The most reliable method is to segregate your cloud infrastructure at the account level. Dedicate specific AWS accounts solely to production workloads and others to development and testing. In your Excel template, you can then write a simple SUMIFS formula that filters your billing data by Account ID, routing production account costs directly to COGS and development account costs to R&D operating expenses.

What is the best way to handle AWS Savings Plans in a budgeting spreadsheet?

To handle Savings Plans accurately, you must use amortized cost data rather than unblended cash costs. In your spreadsheet, create a dedicated amortization tab. For upfront commitments, record the total cash payment as a balance sheet asset and amortize it on a straight-line basis (total cost divided by commitment term in months) onto your monthly forecast tab. This ensures your monthly P&L reflects the true cost of resources consumed each month.
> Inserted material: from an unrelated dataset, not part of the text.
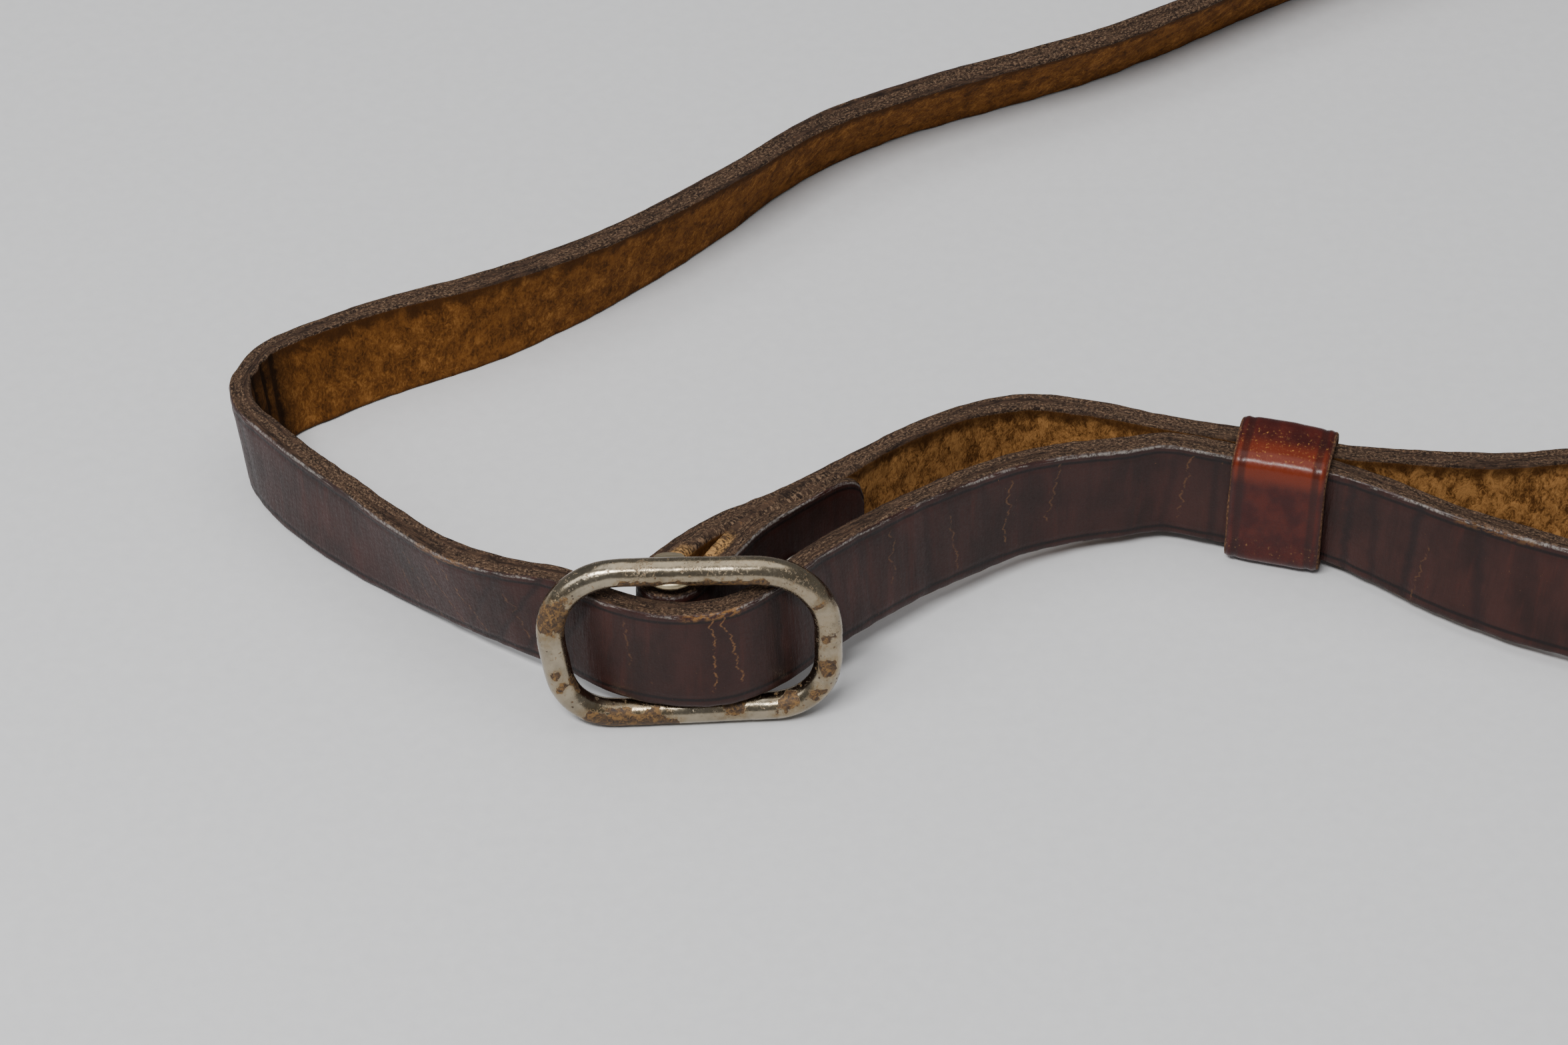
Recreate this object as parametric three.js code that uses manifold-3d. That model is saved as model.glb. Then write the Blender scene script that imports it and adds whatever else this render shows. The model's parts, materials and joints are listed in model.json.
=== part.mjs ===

How often should a SaaS CFO update their cloud budget spreadsheet?

At a minimum, your cloud budget spreadsheet should be updated monthly as part of your standard financial close process. However, for high-growth SaaS companies with rapidly scaling infrastructure, a bi-weekly or weekly review of actual-versus-budgeted spend is recommended to catch cost anomalies before they impact your quarterly gross margins.

Can I automate data imports into my cloud budgeting template excel?

Yes. You can use tools like Power Query in Excel or Google Sheets scripts connected to Google Cloud Storage or Amazon S3 buckets to pull billing CSVs automatically. However, setting up and maintaining these custom data pipelines requires significant engineering support and is highly prone to breaking when cloud providers update their billing report schemas.